EXERCISE DESCRIPTION. Copy out, from the entries below, each line holding the string "parts".

STORED ROWS.
—————

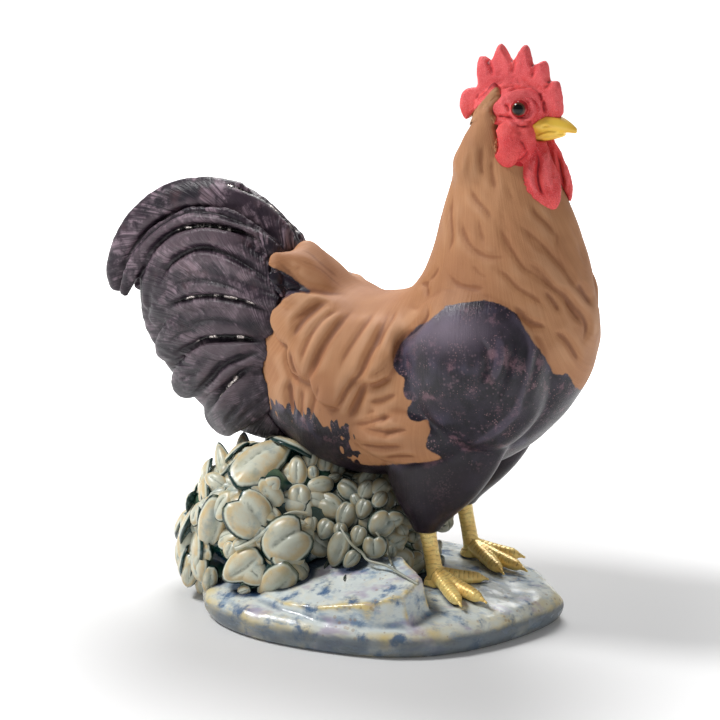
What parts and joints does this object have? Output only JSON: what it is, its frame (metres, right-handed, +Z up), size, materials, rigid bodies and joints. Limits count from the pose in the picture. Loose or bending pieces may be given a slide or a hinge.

—————

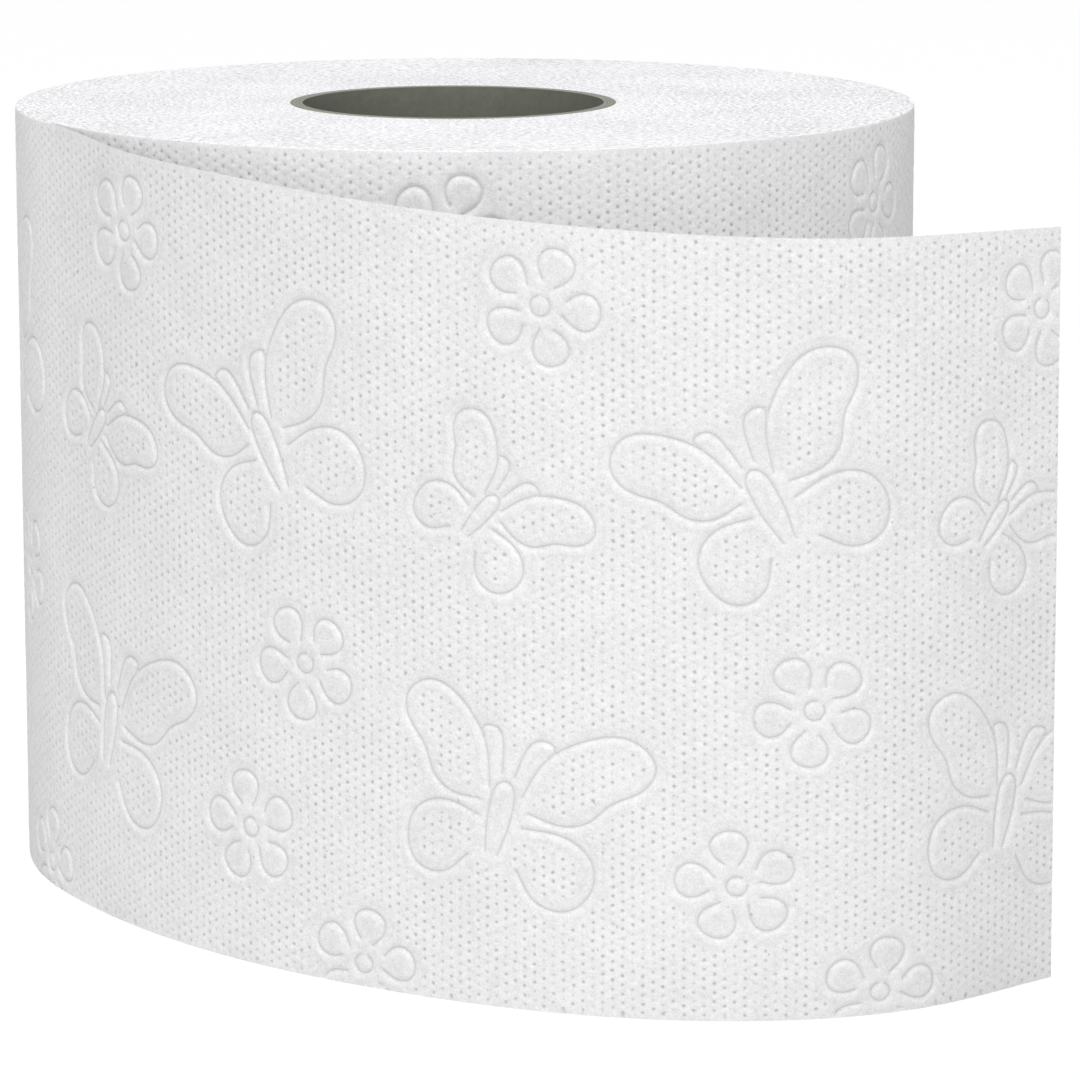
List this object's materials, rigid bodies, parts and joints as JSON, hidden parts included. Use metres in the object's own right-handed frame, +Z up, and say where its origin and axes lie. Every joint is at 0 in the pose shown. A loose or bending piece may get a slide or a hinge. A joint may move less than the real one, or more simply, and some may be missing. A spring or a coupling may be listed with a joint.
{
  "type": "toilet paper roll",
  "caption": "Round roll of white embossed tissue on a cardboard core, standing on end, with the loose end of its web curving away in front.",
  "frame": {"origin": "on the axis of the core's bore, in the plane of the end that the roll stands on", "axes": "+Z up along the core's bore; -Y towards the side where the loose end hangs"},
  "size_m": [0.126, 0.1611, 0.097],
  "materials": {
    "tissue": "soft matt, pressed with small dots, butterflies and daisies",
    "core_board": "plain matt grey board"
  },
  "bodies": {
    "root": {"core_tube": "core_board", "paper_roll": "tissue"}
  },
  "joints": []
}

—————

ANSWER TO THIS PROBLEM.
What parts and joints does this object have? Output only JSON: what it is, its frame (metres, right-handed, +Z up), size, materials, rigid bodies and joints. Limits count from the pose in the picture. Loose or bending pieces may be given a slide or a hinge.
List this object's materials, rigid bodies, parts and joints as JSON, hidden parts included. Use metres in the object's own right-handed frame, +Z up, and say where its origin and axes lie. Every joint is at 0 in the pose shown. A loose or bending piece may get a slide or a hinge. A joint may move less than the real one, or more simply, and some may be missing. A spring or a coupling may be listed with a joint.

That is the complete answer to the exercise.